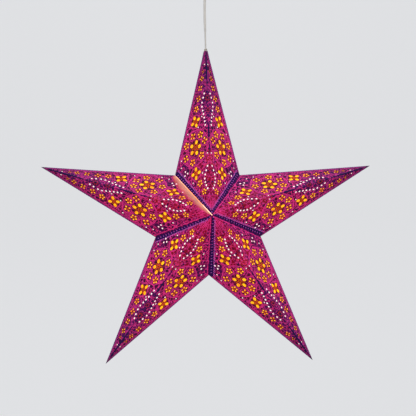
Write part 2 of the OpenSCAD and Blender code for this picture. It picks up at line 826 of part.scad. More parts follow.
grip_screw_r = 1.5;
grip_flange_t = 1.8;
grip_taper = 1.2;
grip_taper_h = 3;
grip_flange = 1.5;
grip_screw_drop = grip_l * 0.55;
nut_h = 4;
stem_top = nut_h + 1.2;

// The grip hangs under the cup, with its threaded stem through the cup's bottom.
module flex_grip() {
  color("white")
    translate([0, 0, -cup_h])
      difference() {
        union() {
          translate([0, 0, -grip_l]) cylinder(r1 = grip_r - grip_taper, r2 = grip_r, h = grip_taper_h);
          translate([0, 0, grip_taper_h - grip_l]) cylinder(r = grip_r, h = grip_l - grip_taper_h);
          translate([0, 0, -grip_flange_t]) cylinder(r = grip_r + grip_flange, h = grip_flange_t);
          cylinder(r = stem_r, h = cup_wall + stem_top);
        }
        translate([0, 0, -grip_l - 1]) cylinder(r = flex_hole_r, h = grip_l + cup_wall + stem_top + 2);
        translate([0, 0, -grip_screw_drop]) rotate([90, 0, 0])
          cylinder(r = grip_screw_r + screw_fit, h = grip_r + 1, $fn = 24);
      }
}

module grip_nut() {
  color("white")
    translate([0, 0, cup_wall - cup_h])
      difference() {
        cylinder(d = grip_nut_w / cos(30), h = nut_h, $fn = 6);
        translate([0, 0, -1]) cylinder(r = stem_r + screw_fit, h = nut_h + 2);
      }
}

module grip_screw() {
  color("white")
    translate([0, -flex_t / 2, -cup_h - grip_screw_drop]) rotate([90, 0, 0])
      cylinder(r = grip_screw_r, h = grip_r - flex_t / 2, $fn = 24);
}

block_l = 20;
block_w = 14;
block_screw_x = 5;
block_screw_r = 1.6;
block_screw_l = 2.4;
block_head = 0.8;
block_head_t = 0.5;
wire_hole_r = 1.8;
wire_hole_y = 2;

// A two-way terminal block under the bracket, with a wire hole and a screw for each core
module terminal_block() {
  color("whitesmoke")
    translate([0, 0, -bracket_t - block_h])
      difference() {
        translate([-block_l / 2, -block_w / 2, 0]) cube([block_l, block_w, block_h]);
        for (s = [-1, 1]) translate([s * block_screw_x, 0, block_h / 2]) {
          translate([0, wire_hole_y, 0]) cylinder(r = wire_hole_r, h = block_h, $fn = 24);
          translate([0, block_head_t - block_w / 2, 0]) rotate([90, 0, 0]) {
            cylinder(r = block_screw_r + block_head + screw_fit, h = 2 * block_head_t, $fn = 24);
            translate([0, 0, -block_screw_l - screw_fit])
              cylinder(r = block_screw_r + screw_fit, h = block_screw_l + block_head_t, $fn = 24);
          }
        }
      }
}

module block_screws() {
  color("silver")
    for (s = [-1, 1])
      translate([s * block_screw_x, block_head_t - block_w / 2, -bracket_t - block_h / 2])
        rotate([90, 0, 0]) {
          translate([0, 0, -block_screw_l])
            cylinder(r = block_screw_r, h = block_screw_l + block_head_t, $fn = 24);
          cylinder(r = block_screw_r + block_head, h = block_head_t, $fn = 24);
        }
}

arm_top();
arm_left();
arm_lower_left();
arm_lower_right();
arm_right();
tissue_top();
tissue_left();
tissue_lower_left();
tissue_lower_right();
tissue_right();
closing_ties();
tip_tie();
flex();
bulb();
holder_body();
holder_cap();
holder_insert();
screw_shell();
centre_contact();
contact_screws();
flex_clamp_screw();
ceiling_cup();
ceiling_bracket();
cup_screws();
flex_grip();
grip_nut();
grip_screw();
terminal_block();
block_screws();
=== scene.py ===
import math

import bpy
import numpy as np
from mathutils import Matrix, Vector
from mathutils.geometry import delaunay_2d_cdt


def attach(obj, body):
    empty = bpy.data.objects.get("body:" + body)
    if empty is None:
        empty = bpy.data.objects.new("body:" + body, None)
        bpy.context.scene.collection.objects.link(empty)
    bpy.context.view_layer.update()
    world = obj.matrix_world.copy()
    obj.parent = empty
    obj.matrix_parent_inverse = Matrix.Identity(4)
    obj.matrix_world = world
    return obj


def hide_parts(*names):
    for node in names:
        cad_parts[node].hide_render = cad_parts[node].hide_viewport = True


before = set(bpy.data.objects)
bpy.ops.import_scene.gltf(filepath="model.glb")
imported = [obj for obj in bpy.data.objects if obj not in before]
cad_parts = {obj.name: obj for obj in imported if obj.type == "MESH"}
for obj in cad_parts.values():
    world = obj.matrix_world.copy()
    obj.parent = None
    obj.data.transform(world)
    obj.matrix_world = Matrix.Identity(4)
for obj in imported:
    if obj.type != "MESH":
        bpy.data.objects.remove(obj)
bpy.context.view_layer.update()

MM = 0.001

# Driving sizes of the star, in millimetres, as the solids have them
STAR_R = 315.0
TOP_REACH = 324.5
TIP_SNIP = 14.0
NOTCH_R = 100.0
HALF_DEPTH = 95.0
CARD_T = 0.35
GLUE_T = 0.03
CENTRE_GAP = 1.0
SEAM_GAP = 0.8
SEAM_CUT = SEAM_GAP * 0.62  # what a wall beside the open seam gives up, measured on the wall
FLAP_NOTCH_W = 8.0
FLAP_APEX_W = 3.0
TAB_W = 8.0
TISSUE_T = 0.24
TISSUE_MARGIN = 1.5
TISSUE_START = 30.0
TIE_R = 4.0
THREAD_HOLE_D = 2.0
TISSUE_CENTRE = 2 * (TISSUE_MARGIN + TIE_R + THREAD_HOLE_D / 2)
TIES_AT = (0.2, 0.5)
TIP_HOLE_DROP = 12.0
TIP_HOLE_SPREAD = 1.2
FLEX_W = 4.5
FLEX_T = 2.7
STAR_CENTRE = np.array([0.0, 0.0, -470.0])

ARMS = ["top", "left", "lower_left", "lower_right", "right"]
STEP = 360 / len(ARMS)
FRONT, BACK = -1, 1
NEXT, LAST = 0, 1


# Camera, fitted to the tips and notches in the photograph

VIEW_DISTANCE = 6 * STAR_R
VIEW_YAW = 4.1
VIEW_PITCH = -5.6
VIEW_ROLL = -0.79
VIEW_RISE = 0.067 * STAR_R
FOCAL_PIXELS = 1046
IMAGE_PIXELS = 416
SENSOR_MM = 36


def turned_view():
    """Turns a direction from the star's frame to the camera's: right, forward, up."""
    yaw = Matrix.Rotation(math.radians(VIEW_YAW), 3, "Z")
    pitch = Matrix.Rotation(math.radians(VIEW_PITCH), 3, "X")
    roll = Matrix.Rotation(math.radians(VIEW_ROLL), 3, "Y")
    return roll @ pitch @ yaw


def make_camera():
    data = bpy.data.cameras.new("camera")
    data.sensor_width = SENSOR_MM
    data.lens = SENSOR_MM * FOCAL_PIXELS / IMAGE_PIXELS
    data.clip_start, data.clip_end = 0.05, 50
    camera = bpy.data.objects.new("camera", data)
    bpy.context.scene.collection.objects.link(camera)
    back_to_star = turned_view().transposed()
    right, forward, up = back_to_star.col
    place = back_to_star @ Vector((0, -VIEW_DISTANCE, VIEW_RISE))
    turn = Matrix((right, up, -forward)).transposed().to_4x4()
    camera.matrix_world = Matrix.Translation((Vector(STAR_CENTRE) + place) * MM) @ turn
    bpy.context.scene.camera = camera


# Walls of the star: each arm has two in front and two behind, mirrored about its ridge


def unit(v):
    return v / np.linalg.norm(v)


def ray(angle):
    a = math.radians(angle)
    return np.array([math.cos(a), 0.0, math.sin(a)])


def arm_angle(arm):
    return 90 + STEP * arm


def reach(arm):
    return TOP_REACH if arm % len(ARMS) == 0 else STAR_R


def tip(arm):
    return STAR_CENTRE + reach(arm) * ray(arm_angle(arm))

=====

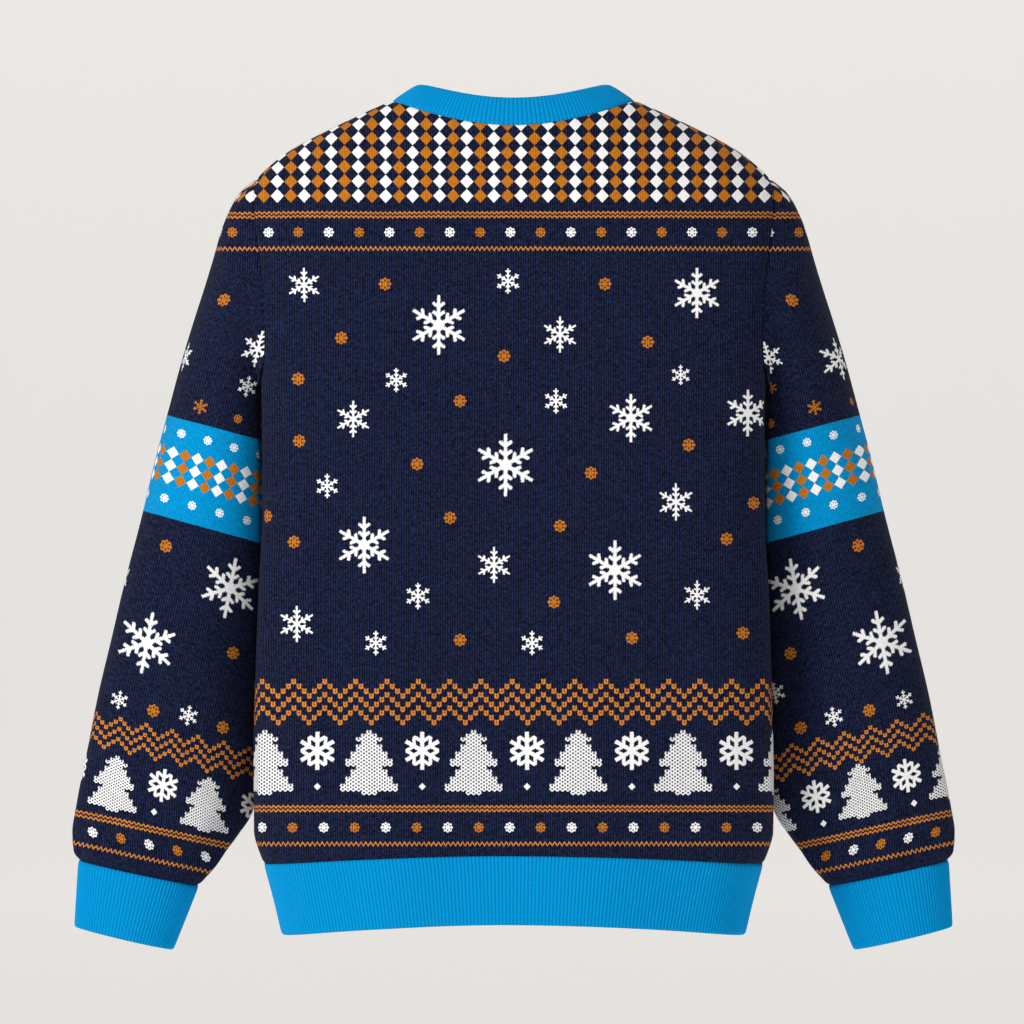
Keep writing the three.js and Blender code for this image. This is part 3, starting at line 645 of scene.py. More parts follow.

=====

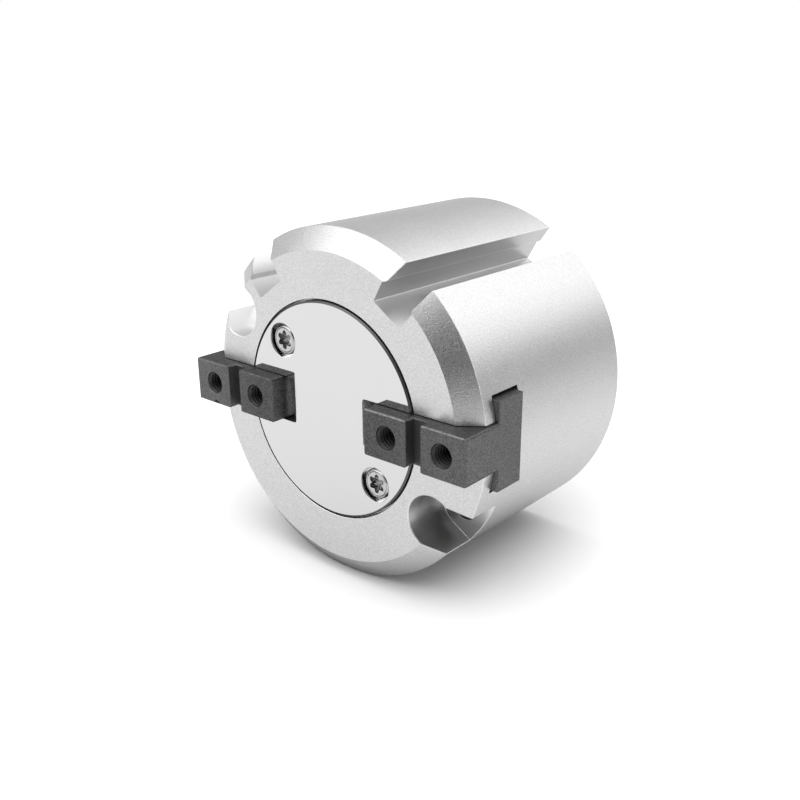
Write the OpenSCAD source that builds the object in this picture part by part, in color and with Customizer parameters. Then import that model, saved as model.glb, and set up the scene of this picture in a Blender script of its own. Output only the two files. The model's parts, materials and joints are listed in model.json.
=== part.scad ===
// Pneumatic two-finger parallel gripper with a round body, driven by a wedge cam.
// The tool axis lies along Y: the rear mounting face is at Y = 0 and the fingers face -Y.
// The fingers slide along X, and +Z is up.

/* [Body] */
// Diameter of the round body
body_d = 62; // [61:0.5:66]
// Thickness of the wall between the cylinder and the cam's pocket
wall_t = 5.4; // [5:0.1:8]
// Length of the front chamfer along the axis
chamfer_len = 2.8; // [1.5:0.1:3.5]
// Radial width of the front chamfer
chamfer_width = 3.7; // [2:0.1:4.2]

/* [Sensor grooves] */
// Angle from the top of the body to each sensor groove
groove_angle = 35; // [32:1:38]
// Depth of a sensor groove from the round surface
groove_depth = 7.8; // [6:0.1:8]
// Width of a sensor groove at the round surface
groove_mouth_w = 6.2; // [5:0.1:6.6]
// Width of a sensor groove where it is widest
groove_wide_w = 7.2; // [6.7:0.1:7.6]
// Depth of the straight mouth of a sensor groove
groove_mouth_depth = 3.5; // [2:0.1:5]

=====

Only the lines from the one with "tissue_top();" up to the one with "bpy.data.objects.remove(obj)" should be repeated, both included, exactly as they appear.

tissue_top();
tissue_left();
tissue_lower_left();
tissue_lower_right();
tissue_right();
closing_ties();
tip_tie();
flex();
bulb();
holder_body();
holder_cap();
holder_insert();
screw_shell();
centre_contact();
contact_screws();
flex_clamp_screw();
ceiling_cup();
ceiling_bracket();
cup_screws();
flex_grip();
grip_nut();
grip_screw();
terminal_block();
block_screws();
=== scene.py ===
import math

import bpy
import numpy as np
from mathutils import Matrix, Vector
from mathutils.geometry import delaunay_2d_cdt


def attach(obj, body):
    empty = bpy.data.objects.get("body:" + body)
    if empty is None:
        empty = bpy.data.objects.new("body:" + body, None)
        bpy.context.scene.collection.objects.link(empty)
    bpy.context.view_layer.update()
    world = obj.matrix_world.copy()
    obj.parent = empty
    obj.matrix_parent_inverse = Matrix.Identity(4)
    obj.matrix_world = world
    return obj


def hide_parts(*names):
    for node in names:
        cad_parts[node].hide_render = cad_parts[node].hide_viewport = True


before = set(bpy.data.objects)
bpy.ops.import_scene.gltf(filepath="model.glb")
imported = [obj for obj in bpy.data.objects if obj not in before]
cad_parts = {obj.name: obj for obj in imported if obj.type == "MESH"}
for obj in cad_parts.values():
    world = obj.matrix_world.copy()
    obj.parent = None
    obj.data.transform(world)
    obj.matrix_world = Matrix.Identity(4)
for obj in imported:
    if obj.type != "MESH":
        bpy.data.objects.remove(obj)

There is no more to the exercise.